▶ The records:
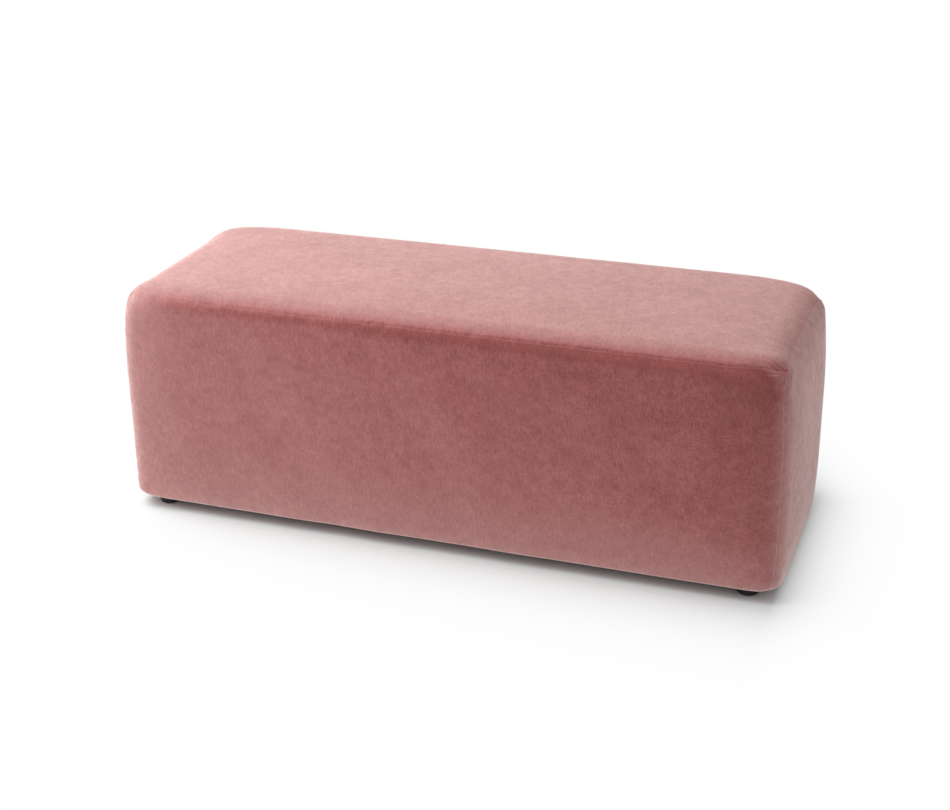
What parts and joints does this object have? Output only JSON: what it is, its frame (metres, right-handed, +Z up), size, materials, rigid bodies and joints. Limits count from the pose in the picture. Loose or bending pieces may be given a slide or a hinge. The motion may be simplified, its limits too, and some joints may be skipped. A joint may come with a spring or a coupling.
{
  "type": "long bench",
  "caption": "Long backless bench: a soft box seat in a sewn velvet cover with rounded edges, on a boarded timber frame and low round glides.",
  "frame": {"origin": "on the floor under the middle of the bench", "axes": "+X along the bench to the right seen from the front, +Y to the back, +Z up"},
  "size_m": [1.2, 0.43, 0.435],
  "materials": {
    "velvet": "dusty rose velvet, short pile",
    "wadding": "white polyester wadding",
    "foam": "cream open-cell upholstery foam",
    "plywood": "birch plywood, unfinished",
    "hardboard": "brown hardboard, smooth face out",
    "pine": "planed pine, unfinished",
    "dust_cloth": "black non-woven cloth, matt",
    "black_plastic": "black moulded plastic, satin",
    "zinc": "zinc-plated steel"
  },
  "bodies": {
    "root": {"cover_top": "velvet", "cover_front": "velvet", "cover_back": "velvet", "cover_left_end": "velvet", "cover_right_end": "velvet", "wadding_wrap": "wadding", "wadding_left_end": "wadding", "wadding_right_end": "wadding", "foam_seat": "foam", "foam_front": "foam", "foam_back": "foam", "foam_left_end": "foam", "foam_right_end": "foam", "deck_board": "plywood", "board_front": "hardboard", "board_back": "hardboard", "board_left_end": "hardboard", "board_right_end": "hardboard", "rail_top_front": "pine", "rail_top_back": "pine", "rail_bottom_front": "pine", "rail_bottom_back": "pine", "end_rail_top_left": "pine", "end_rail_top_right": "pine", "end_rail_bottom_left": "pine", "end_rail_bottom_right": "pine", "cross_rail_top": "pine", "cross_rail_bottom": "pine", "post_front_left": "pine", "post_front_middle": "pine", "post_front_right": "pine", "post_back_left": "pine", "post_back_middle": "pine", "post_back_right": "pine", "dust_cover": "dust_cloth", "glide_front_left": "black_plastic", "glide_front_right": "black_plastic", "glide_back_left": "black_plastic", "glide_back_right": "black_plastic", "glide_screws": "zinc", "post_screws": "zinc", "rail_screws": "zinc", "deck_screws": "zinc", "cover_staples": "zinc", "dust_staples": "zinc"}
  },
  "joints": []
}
---
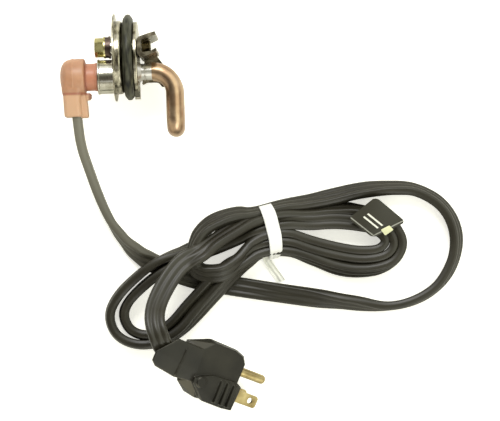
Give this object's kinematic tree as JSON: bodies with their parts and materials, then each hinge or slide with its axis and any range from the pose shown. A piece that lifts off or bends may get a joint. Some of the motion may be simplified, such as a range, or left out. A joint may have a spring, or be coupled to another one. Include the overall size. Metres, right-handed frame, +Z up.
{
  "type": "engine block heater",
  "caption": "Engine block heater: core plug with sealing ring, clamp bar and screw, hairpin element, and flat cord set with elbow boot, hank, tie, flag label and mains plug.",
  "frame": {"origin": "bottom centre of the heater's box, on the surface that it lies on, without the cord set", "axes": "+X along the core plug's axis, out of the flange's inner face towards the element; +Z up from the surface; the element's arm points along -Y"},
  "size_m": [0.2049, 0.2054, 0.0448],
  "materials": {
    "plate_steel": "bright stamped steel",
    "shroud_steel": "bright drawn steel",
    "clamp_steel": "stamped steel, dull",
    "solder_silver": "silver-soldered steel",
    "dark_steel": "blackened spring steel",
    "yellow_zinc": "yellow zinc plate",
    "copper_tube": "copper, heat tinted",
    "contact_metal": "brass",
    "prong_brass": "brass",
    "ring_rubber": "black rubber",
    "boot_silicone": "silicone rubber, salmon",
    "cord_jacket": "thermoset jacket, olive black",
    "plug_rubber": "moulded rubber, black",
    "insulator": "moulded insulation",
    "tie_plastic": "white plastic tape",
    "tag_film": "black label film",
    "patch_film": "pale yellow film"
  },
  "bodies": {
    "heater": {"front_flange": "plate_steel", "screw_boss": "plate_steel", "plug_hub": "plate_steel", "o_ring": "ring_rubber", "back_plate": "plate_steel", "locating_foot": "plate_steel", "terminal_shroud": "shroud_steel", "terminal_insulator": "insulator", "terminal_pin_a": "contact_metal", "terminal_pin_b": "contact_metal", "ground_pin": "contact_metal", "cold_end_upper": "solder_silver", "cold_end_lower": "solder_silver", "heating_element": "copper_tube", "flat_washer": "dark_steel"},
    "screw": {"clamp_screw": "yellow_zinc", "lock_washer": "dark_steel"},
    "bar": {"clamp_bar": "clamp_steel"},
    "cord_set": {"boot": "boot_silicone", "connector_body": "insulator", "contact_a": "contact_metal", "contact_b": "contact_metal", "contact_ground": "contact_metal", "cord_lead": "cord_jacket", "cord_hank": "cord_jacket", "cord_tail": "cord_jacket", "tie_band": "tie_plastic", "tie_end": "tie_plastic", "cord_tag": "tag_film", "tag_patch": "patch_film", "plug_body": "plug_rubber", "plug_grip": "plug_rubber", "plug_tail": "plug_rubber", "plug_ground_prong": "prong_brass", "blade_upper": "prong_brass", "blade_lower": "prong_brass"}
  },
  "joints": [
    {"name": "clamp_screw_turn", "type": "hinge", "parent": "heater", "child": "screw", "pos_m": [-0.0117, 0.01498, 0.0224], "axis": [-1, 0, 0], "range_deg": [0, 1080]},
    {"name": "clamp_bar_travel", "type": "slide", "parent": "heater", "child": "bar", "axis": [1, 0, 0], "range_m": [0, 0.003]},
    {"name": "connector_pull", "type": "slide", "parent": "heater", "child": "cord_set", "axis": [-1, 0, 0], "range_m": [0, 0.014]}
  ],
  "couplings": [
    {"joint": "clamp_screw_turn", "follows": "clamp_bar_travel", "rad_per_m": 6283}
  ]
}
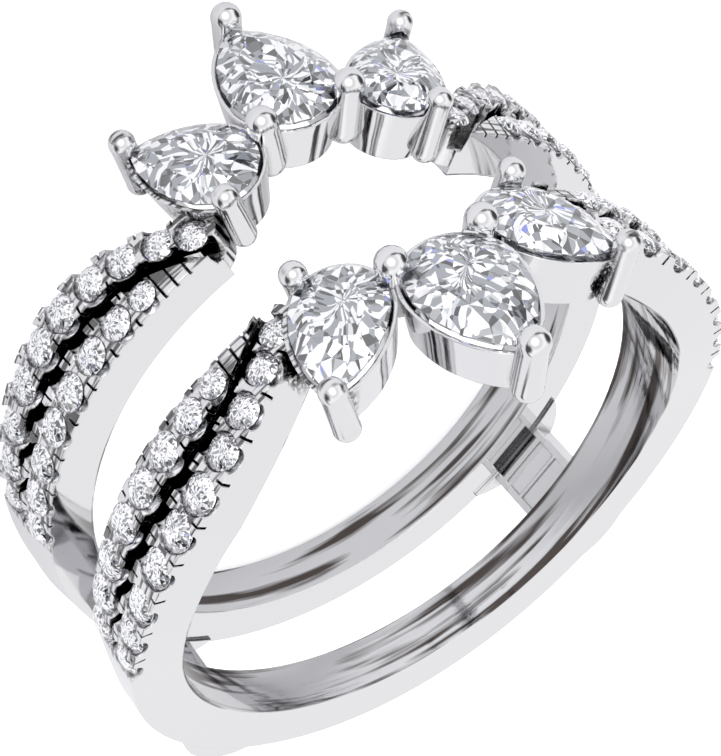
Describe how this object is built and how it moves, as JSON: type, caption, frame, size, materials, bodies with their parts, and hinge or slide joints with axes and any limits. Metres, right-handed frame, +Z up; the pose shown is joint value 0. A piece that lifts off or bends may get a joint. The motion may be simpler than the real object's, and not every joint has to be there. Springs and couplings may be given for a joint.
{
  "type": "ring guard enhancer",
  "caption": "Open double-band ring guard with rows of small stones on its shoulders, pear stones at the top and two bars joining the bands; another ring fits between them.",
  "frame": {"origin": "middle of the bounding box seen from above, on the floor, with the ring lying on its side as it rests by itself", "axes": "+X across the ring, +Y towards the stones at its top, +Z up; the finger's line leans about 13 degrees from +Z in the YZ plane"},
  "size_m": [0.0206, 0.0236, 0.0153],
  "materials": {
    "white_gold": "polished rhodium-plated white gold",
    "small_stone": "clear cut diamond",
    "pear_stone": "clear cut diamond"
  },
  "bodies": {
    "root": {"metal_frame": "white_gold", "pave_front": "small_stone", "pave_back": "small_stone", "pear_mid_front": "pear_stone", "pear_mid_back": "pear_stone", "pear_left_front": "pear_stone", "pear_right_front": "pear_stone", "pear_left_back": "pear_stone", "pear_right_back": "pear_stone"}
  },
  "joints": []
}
==
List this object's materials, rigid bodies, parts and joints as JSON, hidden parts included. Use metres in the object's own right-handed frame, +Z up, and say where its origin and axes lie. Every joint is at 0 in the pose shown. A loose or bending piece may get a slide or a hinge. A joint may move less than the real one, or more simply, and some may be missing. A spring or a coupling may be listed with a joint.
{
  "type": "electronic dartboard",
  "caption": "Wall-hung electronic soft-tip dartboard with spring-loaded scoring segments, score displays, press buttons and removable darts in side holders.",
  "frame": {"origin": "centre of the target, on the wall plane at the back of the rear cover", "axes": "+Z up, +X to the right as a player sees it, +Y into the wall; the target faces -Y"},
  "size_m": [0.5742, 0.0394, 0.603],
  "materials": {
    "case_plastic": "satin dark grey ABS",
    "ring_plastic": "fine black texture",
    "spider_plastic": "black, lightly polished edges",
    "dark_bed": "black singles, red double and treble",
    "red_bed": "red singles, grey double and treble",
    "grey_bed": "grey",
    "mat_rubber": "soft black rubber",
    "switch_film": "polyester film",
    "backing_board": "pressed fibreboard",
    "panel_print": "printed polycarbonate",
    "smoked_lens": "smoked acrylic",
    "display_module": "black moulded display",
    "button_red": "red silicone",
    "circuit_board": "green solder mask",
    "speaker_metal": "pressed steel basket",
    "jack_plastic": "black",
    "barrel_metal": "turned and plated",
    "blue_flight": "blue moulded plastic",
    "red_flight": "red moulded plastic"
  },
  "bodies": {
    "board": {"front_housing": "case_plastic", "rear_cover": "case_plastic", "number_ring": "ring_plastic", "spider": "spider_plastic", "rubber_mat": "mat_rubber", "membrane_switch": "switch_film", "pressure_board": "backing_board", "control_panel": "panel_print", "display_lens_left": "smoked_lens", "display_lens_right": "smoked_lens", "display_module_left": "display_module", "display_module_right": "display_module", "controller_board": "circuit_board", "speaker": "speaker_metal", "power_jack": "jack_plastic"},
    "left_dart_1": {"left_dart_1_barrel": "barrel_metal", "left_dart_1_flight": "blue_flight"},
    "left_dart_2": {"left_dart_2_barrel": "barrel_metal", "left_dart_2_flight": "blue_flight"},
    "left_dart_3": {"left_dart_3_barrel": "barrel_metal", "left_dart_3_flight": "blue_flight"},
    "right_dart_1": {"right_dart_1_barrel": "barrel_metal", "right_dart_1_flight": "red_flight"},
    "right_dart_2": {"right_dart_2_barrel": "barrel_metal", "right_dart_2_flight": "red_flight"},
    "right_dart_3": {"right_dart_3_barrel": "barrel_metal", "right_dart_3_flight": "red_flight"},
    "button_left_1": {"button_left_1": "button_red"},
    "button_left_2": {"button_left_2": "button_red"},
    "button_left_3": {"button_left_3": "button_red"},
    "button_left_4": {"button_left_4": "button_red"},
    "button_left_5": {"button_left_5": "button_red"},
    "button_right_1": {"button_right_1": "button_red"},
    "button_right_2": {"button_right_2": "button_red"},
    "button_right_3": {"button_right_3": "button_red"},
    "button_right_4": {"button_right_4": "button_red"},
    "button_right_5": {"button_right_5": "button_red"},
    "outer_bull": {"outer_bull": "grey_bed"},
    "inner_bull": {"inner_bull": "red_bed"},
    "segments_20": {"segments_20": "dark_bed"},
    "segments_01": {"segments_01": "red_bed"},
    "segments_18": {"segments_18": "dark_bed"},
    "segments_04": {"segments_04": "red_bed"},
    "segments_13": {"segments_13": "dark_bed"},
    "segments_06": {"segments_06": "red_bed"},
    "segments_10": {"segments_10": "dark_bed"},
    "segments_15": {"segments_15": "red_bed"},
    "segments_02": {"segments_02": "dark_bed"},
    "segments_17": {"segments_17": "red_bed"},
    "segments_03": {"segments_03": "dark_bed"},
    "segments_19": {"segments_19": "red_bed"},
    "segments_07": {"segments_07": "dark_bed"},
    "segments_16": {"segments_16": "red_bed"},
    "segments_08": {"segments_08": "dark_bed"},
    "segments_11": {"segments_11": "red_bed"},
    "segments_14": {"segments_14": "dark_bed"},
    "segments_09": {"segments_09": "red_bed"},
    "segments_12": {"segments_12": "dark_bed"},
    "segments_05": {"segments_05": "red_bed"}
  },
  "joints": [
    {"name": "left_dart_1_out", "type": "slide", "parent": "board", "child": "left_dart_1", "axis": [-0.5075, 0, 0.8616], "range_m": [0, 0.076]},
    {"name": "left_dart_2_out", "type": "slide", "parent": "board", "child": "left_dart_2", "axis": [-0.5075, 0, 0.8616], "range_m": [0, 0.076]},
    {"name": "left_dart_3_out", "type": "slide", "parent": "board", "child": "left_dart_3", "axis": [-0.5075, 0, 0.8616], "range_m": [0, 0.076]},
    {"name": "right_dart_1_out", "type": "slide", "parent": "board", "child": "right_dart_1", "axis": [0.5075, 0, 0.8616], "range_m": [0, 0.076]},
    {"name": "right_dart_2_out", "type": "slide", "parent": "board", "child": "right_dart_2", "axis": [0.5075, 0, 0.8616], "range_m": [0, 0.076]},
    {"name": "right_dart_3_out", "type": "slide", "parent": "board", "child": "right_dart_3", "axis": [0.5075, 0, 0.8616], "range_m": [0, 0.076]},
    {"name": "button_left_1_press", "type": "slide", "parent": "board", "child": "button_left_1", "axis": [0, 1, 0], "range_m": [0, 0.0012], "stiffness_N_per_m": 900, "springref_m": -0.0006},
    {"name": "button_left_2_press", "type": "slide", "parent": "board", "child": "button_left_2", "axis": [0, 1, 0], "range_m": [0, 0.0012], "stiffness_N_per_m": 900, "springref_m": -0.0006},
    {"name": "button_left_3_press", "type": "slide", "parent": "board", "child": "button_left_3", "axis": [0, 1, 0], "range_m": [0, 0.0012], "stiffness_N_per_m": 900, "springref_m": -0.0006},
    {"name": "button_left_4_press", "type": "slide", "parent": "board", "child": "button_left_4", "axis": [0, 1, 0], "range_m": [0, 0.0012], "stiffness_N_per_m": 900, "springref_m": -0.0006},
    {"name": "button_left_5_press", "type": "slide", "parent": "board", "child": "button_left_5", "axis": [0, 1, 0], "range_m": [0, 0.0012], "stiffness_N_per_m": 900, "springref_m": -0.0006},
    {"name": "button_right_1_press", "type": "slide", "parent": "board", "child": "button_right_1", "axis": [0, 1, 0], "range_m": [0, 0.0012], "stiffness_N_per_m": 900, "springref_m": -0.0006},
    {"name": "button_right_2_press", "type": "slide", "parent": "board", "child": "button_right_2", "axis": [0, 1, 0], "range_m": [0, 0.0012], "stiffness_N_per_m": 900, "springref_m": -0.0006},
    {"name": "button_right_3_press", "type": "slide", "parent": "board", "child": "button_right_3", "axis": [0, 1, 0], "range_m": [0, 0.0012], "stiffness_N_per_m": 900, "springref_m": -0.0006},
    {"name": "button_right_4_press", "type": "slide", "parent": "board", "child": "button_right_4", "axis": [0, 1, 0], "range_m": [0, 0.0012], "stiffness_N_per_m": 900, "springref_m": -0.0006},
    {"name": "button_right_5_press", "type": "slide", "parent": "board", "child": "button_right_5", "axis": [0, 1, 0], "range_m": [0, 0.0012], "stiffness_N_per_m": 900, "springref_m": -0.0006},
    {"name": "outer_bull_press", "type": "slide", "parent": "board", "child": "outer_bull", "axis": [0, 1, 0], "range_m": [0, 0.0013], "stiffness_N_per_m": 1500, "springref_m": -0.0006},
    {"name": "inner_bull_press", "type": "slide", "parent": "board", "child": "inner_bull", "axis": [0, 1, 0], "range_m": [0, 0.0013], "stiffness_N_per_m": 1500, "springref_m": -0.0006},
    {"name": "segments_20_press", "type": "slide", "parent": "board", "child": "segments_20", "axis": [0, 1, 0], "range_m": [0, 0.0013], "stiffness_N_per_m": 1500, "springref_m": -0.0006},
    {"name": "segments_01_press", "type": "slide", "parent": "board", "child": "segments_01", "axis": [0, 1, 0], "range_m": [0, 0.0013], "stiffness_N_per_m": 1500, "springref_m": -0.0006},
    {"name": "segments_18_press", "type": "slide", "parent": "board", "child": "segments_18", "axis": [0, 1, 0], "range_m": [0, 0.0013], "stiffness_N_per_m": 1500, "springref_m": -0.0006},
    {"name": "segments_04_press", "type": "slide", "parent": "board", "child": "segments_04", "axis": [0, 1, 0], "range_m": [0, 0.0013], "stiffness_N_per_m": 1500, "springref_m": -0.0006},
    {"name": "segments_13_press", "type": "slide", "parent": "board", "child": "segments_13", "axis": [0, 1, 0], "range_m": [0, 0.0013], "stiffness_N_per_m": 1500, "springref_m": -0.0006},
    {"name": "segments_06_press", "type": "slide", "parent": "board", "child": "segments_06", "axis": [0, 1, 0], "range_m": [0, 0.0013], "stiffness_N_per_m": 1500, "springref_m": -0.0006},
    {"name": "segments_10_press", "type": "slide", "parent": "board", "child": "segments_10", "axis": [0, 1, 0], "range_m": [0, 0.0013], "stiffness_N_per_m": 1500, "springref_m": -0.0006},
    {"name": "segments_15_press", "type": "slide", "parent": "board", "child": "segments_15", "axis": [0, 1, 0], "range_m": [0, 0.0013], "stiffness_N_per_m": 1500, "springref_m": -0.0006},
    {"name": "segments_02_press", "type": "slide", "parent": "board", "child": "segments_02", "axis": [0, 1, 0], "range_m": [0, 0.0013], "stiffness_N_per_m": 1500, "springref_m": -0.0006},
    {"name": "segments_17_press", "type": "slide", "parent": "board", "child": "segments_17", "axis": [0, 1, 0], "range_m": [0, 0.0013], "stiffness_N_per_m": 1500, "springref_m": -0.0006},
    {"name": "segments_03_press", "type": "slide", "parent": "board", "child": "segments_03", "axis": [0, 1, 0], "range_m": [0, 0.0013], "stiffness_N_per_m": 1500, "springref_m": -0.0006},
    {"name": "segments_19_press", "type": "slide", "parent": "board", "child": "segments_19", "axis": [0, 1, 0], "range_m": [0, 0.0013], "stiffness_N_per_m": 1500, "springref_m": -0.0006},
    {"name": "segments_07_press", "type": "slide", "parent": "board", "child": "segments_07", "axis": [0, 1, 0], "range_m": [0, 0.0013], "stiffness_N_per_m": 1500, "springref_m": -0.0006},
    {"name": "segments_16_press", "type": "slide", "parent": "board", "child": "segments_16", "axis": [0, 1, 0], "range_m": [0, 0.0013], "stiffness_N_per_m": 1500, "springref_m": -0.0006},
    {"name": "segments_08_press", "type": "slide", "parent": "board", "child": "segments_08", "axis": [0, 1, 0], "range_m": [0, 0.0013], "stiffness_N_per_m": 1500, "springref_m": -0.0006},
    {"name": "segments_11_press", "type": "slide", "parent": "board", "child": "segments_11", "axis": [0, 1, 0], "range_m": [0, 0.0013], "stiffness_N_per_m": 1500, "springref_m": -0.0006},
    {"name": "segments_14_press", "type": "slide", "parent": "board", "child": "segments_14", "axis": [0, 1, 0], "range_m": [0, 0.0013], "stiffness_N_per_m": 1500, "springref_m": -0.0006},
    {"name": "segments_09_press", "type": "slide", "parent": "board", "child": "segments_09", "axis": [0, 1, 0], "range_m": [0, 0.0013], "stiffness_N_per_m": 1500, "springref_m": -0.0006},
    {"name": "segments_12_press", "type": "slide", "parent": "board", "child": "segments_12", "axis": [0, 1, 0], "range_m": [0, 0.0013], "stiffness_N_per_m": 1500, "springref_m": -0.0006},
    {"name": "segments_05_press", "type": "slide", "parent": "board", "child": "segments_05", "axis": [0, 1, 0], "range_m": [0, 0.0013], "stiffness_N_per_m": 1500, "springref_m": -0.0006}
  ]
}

▶ Requirement:
Find the word "origin" in the data and copy out each line where it turns up.

▶ Task output:
  "frame": {"origin": "on the floor under the middle of the bench", "axes": "+X along the bench to the right seen from the front, +Y to the back, +Z up"},
  "frame": {"origin": "bottom centre of the heater's box, on the surface that it lies on, without the cord set", "axes": "+X along the core plug's axis, out of the flange's inner face towards the element; +Z up from the surface; the element's arm points along -Y"},
  "frame": {"origin": "middle of the bounding box seen from above, on the floor, with the ring lying on its side as it rests by itself", "axes": "+X across the ring, +Y towards the stones at its top, +Z up; the finger's line leans about 13 degrees from +Z in the YZ plane"},
List this object's materials, rigid bodies, parts and joints as JSON, hidden parts included. Use metres in the object's own right-handed frame, +Z up, and say where its origin and axes lie. Every joint is at 0 in the pose shown. A loose or bending piece may get a slide or a hinge. A joint may move less than the real one, or more simply, and some may be missing. A spring or a coupling may be listed with a joint.
  "frame": {"origin": "centre of the target, on the wall plane at the back of the rear cover", "axes": "+Z up, +X to the right as a player sees it, +Y into the wall; the target faces -Y"},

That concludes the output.